Origin of Small-Angle Scattering from Contrast-Matched Nanoparticles: A Study of Chain and Filler Structure in Polymer Nanocomposites

Abstract

The conformation of poly(ethyl methacrylate) chains in silica–latex nanocomposites has been studied under zero average contrast conditions (ZAC) using small-angle neutron scattering (SANS). Samples have been prepared by drying colloidal suspensions of silica and polymer nanoparticles (NPs) followed by thermal annealing, for two different silica NPs (radius of 5 and 15 nm) and two chain molecular weights (17 and 100 kg/mol). By appropriate mixing of hydrogenated and deuterated polymer, chain scattering contrast is introduced, and in principle silica scattering suppressed. The silica structure consisting mostly of small fractal aggregates is characterized by transmission electron microscopy (TEM) and small-angle X-ray scattering (SAXS) on the same samples. The measurement of the chain structure by SANS, however, is perturbed by unwanted silica contributions, as often reported in the literature. Here, the contribution of contrast-matched silica is evidenced as a function of system parameters, namely chain mass, silica size, and volume fraction, and a model rationalizing these contributions for the first time is proposed.

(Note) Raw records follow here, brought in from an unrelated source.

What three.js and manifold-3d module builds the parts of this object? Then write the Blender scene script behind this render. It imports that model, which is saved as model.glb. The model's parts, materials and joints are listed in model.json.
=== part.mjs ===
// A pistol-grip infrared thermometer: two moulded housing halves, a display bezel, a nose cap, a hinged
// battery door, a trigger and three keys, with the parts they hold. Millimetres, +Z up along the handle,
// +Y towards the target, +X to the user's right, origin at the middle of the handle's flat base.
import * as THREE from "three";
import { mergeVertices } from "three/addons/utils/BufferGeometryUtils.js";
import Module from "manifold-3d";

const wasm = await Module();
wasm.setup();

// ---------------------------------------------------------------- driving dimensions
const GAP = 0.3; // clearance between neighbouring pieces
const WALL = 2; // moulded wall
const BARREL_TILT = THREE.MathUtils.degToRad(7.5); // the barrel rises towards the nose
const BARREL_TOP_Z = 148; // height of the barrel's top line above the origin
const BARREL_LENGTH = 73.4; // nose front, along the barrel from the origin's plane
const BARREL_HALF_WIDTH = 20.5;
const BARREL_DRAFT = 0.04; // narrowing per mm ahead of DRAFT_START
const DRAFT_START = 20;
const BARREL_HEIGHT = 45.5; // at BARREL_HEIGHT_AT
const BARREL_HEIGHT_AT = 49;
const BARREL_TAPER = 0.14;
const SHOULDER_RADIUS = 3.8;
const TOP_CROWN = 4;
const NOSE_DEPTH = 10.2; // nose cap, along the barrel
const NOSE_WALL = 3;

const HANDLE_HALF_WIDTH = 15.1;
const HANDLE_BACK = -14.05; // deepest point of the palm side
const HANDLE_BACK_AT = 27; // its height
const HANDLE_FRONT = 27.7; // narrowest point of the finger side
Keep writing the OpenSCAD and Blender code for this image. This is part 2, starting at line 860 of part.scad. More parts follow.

On the basis of a statistical analysis, a nanometer-thick polymer shell surrounding silica NPs is shown to create contrast, which is presumably maintained by the reduced mobility of polymer close to interfaces or attractive polymer–silica interactions. This shell is proven to be quantitatively important only for the smallest silica NPs. Finally, the pure polymer scattering can be isolated, and the polymer radius of gyration is found to be independent of filler content and NP size.